Georges Feydeau's door-slamming 1894 farce, "Un Fil a la Patte", receives fleet screen treatment from vet French helmer Michel Deville in "The Art of Breaking Up." A fitting grace note to the career of the perpetually underrated Deville, pic retains the integrity of the material's stage origins, while investing it with a flurry of cinematic energy.
Georges Feydeau’s door-slamming 1894 farce, “Un Fil a la Patte” (usually translated as “A Fly in the Ointment”), receives fleet screen treatment from vet French helmer Michel Deville in “The Art of Breaking Up.” A fitting grace note to the career of the perpetually underrated Deville — who retires with this, his 32nd feature — pic retains the integrity of the material’s stage origins, while investing it with a flurry of cinematic energy. With a stellar cast and a refreshingly brief running time, pic boasted brisk sales at Berlin’s market and should charm auds at fests and arthouses alike. Gaul opening is set for April 27.
In the circles of Parisian high society, caddish lothario Bois d’Enghein (Charles Berling) is about to wed Viviane Duverger (Sara Forestier), the daughter of a wealthy baroness (Dominique Blanc). Reports of their impending union are all over the morning papers, with the marriage contract due to be signed later that afternoon. There’s only one small hitch: Bois d’Enghein has yet to break the news to his longtime lover, Lucette (Emmanuelle Beart), who happens to be one of Paris’ most celebrated divas. And every time he tries to tell her — well, something manages to get in the way.
That’s the seed of Feydeau’s premise, from which an increasingly thorny set of complications soon sprout. Not least among them is the fact that the Baroness has more than a motherly interest in Bois d’Enghein herself and — as if that weren’t enough — can think of nobody she’d rather have sing at Viviane’s wedding than (you guessed it) Lucette.
But there’s also the strange case of the songwriter Bouzin (scene-stealing Patrick Timsit), who ends up unwittingly pegged by Bois d’Enghein — in a desperate bid to save his own skin — as both Viviane’s intended and Lucette’s paramour.
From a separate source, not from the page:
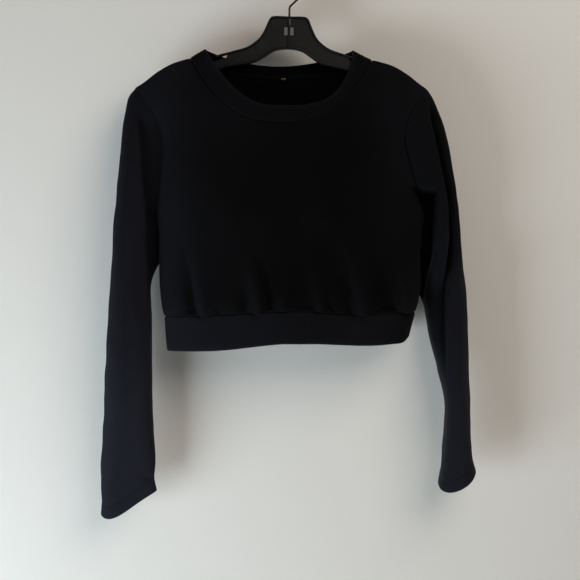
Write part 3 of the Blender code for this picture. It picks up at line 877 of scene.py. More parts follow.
@dataclass(frozen=True)
class WovenTape:
    """Undyed woven label tape, seen as its weave and its loose ends."""

    colour: Colour = (0.11, 0.096, 0.078)
    light: Colour = (0.23, 0.208, 0.168)
    yarn: float = 0.32
    relief: float = 0.12

    def material(self) -> Material:
        """Makes the finish.

        Returns:
            The node material.
        """
        recipe = Recipe("label_tape")
        waves = []
        for metres in recipe.measure():
            turns = recipe.maths("MULTIPLY", metres, math.pi / (self.yarn * MM))
            waves.append(recipe.maths("SINE", turns))
        weave = recipe.spread(recipe.maths("MULTIPLY", *waves), -1.0, 1.0, 0.0, 1.0)
        recipe.bump(weave, self.relief)
        recipe.feed(recipe.shader.inputs["Base Color"], recipe.mixed(weave, self.colour, self.light))
        recipe.constants(Roughness=0.85, Specular_IOR_Level=0.2)
        return recipe.made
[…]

All of which is to say nothing of the dashing, but dim Irrigua (Stanislas Merhar) who also covets Lucette.
As with many classical farces, “The Art of Breaking Up” is a mad flurry of entrances, exits and mistaken identities, in which the intricacies of the narrative are secondary to the speed and precision of their execution. Such pieces are well-suited to the stage, where actors can use the uninterrupted continuity of a live performance to create a crescendo of comic momentum, but often transition awkwardly to the discontinuous, close-up medium of cinema.
But as his contemporary Alain Resnais did in his recent adaptation of Andre Barde’s 1925 operetta “Not On the Lips,” Deville rises to the occasion precisely by celebrating (rather than trying to disguise) the disparate qualities of the two mediums. Armed with a crisp screenplay by his wife and frequent collaborator, Rosalinde, Deville, instead of trying to “open up” the play for film, stays true to Feydeau’s claustrophobic bedroom and drawing-room settings and, within that milieu, finds ingeniously kinetic ways of staging and shooting action.
Working for the first time with cameraman Pierre-William Glenn, Deville deploys a dizzying series of zooms, circular pans and vigorous dolly movements that push viewers through scenes with an unpredictable vigor that perfectly matches the temperaments of the characters. Meanwhile, the cuts of editor Andrea Sedlackova register like a violinist’s elegant staccato plucks.
Further adding to the general air of merriment are a host of note-perfect performances, particularly Berling, in a rare comic turn, suffering every mishap that befalls him with a delicious, slow-burn frustration; Beart, ever so bemused by the madness that surrounds her; and Blanc, in the spirit of Deville himself (who turns 74 next month), acting and feeling anything but her own age.